*** INFORMATION GIVEN
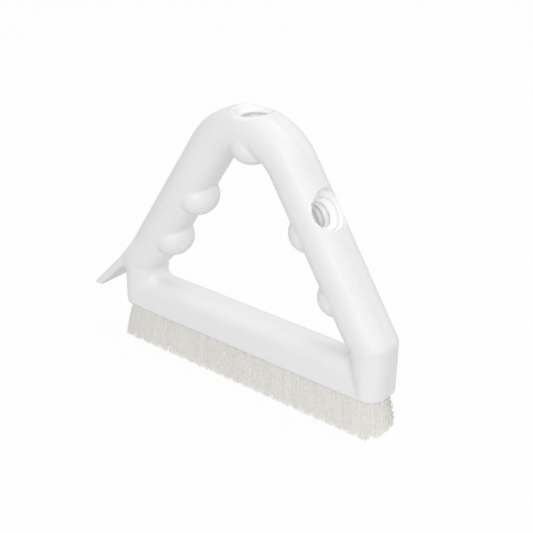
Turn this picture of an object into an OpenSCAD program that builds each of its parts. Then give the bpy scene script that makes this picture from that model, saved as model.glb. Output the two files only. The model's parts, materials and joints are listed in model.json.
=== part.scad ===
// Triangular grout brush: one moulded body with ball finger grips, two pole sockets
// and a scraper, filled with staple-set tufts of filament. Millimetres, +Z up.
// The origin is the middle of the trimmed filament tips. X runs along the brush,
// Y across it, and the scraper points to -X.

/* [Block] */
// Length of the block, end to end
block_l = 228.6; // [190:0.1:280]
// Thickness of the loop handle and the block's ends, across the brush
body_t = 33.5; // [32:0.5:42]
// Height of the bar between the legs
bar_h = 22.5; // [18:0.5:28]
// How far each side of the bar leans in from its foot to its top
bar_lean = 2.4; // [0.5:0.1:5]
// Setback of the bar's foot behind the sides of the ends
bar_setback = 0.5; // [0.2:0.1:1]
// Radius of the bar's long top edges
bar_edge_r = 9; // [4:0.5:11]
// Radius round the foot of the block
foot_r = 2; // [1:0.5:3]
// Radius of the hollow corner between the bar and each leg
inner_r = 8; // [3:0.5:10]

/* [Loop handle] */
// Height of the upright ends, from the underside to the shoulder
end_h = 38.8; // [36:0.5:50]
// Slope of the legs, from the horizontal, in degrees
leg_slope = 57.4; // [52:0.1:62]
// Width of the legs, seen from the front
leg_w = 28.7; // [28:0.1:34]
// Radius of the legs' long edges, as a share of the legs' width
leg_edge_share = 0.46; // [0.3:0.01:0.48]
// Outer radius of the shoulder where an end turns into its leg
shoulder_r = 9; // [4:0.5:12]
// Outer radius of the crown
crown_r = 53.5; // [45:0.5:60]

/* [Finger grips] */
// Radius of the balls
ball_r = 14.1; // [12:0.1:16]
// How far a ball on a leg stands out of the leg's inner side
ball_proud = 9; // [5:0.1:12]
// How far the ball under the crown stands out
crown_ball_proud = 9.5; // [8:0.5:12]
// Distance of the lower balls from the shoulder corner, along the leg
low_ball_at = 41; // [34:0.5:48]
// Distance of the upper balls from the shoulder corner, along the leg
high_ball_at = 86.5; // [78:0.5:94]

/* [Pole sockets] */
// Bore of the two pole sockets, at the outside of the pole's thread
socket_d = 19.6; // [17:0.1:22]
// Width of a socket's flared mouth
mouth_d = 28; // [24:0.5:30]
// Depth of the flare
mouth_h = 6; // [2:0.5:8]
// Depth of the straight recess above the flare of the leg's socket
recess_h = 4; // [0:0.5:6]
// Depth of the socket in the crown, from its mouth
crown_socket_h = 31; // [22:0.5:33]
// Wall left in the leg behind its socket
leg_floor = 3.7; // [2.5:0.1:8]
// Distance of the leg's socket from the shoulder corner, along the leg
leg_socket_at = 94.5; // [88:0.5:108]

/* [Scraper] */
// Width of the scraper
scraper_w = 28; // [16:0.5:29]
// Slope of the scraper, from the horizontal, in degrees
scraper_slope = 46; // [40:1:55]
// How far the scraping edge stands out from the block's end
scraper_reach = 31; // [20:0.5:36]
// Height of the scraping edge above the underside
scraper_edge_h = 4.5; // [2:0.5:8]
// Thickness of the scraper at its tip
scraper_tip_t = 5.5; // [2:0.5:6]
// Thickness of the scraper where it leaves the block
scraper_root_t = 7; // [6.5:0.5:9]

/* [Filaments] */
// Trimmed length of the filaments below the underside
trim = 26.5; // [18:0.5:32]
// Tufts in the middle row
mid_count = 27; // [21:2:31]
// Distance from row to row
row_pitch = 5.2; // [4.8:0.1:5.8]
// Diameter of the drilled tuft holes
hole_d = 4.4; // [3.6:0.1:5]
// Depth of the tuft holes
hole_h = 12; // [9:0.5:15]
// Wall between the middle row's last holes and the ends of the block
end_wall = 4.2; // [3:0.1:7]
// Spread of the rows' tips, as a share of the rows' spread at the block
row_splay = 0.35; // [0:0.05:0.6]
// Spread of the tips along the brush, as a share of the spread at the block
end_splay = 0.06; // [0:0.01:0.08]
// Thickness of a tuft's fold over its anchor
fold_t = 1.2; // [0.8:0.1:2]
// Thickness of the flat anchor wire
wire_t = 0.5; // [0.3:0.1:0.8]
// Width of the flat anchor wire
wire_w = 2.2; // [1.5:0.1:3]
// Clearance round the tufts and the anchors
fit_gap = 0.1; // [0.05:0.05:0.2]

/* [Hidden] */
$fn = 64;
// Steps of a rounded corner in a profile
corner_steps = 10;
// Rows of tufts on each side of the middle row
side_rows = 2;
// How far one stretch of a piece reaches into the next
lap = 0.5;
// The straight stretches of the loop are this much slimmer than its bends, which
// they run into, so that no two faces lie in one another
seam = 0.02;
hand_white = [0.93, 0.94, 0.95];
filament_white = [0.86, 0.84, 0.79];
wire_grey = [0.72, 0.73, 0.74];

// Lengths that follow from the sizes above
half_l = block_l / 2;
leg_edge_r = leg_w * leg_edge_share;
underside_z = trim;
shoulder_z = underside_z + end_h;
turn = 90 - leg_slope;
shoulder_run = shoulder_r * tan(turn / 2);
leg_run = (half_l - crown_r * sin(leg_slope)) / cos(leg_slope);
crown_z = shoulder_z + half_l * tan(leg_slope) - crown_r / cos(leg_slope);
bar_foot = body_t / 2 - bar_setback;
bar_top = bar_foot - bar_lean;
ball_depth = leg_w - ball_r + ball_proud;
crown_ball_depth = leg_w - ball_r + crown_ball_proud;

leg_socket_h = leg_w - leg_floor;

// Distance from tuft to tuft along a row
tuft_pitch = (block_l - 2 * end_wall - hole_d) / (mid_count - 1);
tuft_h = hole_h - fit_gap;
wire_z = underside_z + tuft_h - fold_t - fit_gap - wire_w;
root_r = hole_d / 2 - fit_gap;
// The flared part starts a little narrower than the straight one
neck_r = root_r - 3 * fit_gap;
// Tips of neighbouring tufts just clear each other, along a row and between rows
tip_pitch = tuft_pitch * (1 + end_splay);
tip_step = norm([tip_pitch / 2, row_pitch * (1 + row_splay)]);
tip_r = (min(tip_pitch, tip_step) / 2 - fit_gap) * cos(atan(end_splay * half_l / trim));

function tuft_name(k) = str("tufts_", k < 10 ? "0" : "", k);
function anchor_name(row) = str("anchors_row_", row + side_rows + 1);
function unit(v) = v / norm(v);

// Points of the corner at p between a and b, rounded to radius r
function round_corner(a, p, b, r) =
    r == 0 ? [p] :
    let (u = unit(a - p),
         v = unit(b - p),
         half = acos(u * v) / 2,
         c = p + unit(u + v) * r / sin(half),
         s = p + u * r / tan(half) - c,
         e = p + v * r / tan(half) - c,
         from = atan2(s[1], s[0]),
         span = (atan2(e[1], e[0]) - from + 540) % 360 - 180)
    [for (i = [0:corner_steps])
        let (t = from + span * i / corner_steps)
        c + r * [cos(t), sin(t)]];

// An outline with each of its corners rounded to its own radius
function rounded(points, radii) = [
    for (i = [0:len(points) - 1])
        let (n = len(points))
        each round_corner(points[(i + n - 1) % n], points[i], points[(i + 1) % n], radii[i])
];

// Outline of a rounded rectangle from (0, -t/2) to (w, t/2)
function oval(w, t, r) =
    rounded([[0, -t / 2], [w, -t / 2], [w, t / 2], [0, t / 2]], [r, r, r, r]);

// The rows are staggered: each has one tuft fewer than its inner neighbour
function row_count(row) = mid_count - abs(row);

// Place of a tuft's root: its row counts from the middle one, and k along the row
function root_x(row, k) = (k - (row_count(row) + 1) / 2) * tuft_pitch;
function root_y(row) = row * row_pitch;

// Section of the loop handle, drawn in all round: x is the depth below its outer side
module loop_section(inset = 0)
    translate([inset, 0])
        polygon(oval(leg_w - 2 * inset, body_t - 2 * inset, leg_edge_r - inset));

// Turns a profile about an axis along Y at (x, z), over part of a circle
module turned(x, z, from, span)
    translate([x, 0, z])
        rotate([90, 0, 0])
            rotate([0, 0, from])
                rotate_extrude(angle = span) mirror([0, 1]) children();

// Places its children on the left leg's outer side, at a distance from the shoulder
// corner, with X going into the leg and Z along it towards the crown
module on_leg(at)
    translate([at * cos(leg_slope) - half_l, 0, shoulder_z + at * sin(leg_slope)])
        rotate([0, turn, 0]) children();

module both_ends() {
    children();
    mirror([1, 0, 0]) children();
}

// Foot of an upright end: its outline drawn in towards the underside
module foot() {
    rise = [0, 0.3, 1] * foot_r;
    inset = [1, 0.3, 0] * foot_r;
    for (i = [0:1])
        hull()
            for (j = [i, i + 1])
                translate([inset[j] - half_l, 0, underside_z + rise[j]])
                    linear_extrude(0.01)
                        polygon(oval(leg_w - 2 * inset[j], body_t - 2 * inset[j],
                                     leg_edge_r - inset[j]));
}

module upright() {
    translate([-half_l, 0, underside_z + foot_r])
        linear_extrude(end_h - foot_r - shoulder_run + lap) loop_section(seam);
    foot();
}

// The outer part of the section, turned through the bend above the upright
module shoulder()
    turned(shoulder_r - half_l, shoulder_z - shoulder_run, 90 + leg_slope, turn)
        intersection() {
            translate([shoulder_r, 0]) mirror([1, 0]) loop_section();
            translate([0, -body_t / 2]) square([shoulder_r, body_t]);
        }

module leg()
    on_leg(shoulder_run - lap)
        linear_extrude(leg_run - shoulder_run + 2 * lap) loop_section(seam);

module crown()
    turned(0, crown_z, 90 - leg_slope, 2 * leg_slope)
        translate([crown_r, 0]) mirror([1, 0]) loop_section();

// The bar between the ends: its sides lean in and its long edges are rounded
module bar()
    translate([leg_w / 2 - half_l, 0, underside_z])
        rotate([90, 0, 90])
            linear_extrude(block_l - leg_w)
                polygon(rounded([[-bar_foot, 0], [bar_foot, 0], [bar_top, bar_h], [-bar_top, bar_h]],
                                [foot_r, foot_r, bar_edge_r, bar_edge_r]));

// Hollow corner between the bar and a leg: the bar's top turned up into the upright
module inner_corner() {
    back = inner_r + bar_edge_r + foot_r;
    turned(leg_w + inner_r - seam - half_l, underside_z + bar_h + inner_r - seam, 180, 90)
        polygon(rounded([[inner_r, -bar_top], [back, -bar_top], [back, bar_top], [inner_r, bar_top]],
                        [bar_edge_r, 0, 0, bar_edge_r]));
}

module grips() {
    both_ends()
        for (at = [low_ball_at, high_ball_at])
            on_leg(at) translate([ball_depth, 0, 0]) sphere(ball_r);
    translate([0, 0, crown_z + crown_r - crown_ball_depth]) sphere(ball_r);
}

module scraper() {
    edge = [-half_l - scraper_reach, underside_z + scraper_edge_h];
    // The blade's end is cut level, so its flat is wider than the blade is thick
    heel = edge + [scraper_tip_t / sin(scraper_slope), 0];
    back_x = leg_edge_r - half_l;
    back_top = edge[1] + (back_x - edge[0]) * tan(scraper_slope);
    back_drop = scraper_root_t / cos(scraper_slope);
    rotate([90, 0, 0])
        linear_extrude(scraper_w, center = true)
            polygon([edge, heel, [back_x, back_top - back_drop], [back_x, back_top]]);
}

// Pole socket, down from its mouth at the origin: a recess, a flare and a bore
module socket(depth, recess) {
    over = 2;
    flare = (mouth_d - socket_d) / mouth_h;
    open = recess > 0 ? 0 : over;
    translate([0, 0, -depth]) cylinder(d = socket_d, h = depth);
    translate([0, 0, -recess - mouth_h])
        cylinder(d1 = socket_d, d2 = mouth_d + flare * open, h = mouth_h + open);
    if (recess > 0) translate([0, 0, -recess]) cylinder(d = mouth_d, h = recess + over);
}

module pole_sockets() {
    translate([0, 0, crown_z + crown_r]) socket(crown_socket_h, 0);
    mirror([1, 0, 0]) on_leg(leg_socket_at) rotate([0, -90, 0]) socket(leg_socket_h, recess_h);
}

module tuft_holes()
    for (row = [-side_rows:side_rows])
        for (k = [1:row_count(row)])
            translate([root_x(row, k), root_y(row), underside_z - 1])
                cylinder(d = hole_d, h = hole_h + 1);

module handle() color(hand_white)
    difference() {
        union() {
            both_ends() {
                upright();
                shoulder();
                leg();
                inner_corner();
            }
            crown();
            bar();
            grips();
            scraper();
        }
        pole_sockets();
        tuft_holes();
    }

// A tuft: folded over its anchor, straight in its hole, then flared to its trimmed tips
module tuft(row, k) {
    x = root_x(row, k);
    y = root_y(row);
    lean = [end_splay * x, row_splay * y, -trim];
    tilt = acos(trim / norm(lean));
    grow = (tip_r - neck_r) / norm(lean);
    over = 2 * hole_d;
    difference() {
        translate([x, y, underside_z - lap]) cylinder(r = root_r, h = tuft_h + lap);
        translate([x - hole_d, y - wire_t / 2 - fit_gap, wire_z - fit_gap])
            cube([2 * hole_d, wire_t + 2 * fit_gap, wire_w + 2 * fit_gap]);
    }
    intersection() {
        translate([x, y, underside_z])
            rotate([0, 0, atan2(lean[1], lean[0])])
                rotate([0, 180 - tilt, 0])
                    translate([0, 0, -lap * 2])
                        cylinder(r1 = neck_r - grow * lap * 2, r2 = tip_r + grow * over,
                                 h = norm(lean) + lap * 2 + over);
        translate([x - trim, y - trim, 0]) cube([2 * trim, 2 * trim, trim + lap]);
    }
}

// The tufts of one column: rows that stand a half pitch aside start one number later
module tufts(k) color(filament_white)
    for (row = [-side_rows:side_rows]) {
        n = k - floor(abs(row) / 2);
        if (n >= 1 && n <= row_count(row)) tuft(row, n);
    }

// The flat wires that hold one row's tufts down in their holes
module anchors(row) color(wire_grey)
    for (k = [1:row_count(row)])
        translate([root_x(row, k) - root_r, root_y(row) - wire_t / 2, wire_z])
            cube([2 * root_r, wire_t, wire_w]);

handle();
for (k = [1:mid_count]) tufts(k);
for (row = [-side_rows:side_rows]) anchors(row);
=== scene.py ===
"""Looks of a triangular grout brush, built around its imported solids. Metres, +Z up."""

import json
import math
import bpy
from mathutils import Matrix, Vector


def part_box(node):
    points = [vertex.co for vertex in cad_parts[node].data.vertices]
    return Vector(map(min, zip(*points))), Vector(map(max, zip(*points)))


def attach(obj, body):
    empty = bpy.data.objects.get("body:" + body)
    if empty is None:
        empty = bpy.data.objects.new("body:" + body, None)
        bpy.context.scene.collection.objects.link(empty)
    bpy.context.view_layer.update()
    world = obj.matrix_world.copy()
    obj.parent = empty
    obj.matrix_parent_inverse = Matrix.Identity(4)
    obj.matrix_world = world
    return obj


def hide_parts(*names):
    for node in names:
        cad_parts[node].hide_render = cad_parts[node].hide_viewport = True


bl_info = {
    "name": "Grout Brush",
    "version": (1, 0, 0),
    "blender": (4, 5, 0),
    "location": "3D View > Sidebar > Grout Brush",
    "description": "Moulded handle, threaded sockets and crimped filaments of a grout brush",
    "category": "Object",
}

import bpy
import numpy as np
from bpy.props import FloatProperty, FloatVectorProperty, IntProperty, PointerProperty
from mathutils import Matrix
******
*** INFORMATION GIVEN
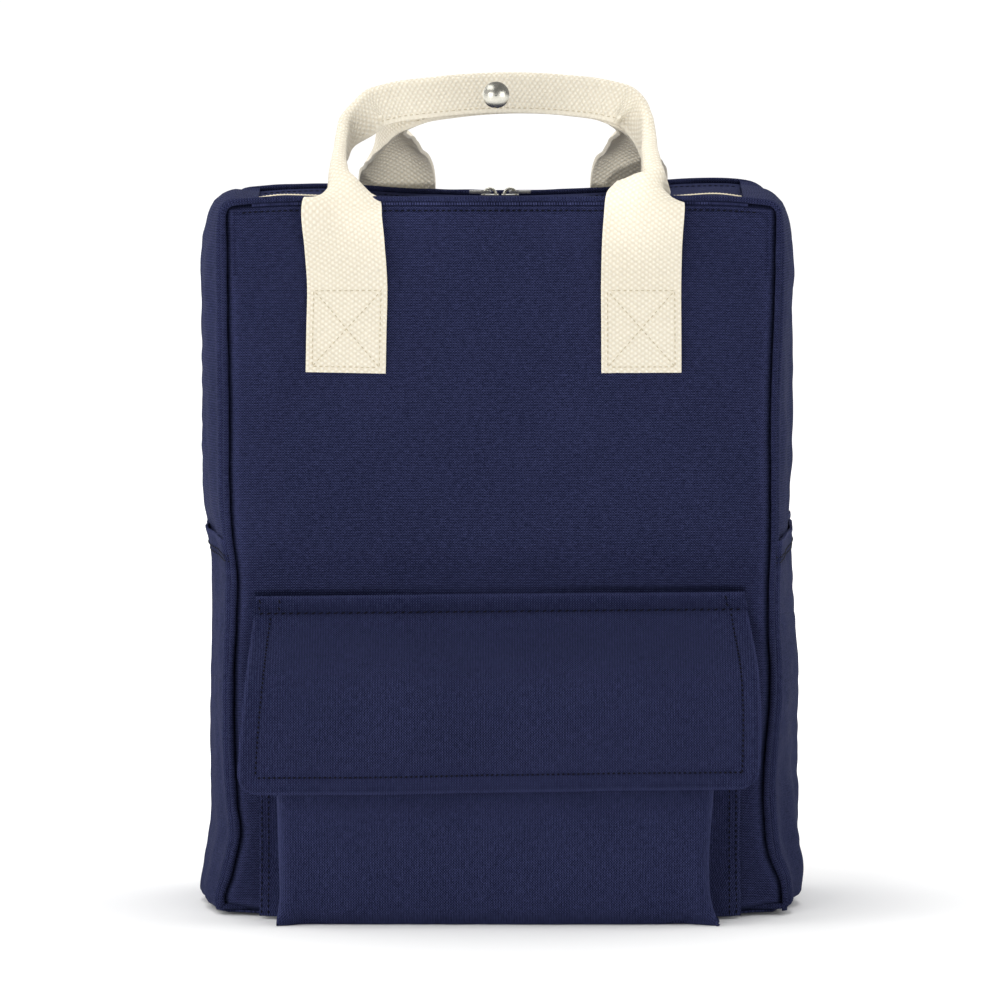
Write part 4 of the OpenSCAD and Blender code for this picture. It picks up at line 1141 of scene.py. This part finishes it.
******
*** INFORMATION GIVEN
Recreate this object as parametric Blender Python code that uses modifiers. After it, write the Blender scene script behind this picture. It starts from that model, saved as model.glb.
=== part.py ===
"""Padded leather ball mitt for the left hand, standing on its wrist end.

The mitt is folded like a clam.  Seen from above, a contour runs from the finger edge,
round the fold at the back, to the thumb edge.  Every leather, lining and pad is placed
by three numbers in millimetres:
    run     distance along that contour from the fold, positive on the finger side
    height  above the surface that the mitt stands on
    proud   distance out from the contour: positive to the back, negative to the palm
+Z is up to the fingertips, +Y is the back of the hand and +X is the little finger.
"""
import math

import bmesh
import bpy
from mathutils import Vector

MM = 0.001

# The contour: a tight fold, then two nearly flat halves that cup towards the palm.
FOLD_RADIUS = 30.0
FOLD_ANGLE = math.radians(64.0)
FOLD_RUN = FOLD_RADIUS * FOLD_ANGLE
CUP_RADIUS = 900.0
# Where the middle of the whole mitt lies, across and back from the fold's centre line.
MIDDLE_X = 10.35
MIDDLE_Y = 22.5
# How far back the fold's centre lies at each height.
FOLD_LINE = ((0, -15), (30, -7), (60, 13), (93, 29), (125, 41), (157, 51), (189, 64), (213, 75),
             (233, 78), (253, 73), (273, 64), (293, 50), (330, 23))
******
Using the entries above, extract exactly the span from the line with "Recreate this object" to the line with "its wrist end.", both lines included; leave out everything else.

Recreate this object as parametric Blender Python code that uses modifiers. After it, write the Blender scene script behind this picture. It starts from that model, saved as model.glb.
=== part.py ===
"""Padded leather ball mitt for the left hand, standing on its wrist end.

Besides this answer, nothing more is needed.